## Short exercise
Reproduce the complete listing without any deviation.

## Task input
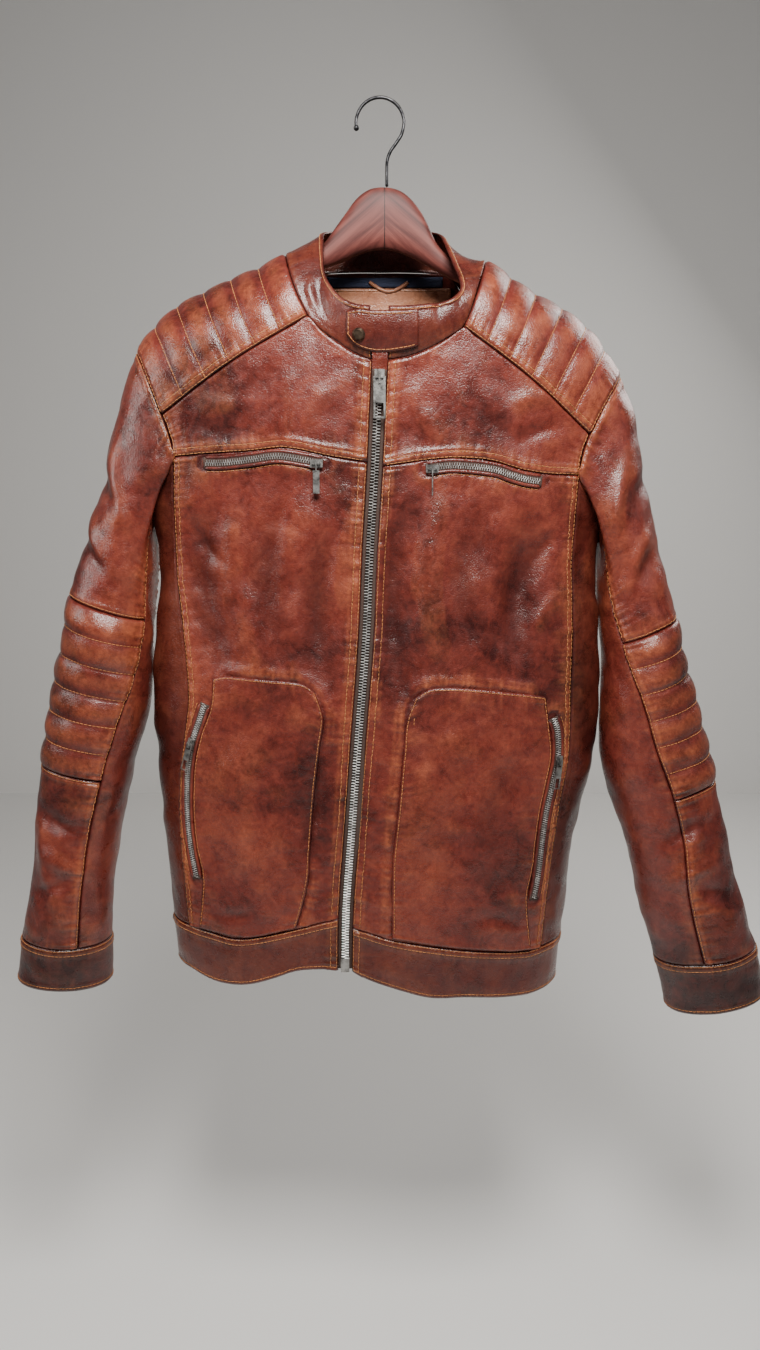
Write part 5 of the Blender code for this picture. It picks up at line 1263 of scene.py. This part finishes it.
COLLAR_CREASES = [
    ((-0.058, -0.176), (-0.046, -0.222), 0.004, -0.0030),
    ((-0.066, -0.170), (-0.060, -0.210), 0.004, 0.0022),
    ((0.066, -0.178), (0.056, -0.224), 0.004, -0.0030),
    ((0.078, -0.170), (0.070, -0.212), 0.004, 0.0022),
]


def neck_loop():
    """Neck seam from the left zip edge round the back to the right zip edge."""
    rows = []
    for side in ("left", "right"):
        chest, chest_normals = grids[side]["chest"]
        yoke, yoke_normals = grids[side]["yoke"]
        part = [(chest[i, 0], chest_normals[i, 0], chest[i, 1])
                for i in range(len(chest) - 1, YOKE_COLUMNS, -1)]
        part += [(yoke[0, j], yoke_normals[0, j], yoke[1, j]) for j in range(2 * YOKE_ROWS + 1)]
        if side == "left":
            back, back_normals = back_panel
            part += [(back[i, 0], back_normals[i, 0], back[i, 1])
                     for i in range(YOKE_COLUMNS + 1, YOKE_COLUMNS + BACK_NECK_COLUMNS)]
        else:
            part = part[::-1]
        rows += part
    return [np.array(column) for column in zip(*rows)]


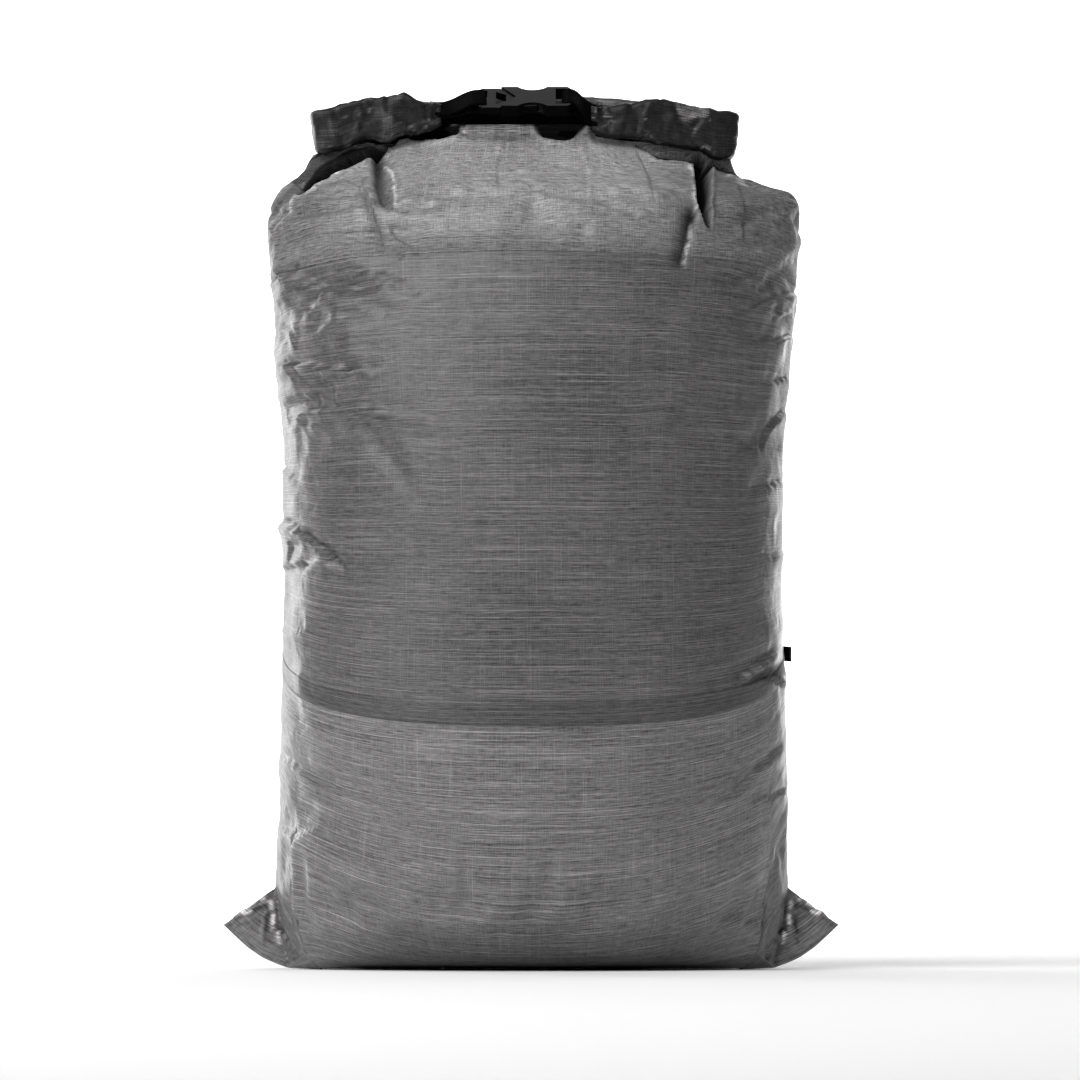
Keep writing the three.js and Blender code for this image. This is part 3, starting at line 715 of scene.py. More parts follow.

## Reply
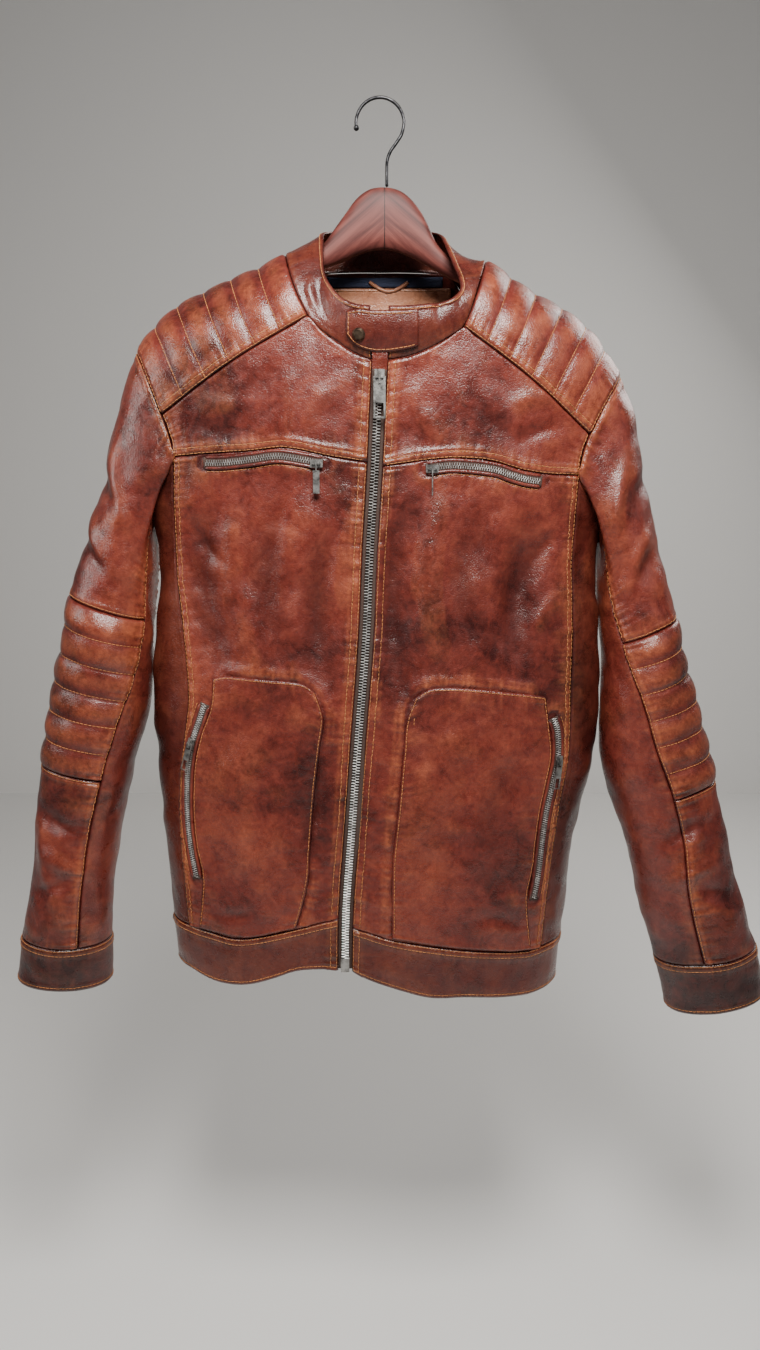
Write part 5 of the Blender code for this picture. It picks up at line 1263 of scene.py. This part finishes it.
COLLAR_CREASES = [
    ((-0.058, -0.176), (-0.046, -0.222), 0.004, -0.0030),
    ((-0.066, -0.170), (-0.060, -0.210), 0.004, 0.0022),
    ((0.066, -0.178), (0.056, -0.224), 0.004, -0.0030),
    ((0.078, -0.170), (0.070, -0.212), 0.004, 0.0022),
]


def neck_loop():
    """Neck seam from the left zip edge round the back to the right zip edge."""
    rows = []
    for side in ("left", "right"):
        chest, chest_normals = grids[side]["chest"]
        yoke, yoke_normals = grids[side]["yoke"]
        part = [(chest[i, 0], chest_normals[i, 0], chest[i, 1])
                for i in range(len(chest) - 1, YOKE_COLUMNS, -1)]
        part += [(yoke[0, j], yoke_normals[0, j], yoke[1, j]) for j in range(2 * YOKE_ROWS + 1)]
        if side == "left":
            back, back_normals = back_panel
            part += [(back[i, 0], back_normals[i, 0], back[i, 1])
                     for i in range(YOKE_COLUMNS + 1, YOKE_COLUMNS + BACK_NECK_COLUMNS)]
        else:
            part = part[::-1]
        rows += part
    return [np.array(column) for column in zip(*rows)]


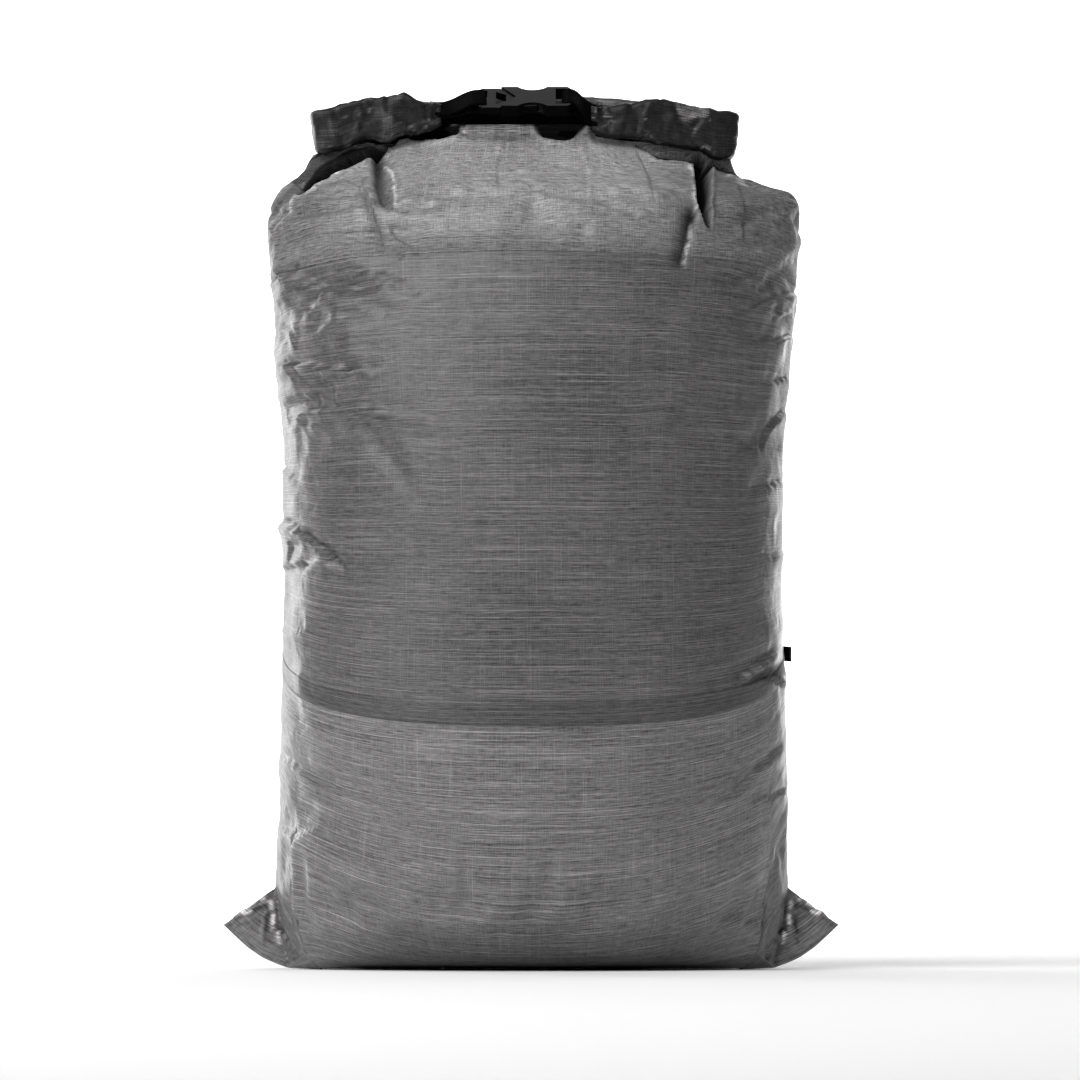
Keep writing the three.js and Blender code for this image. This is part 3, starting at line 715 of scene.py. More parts follow.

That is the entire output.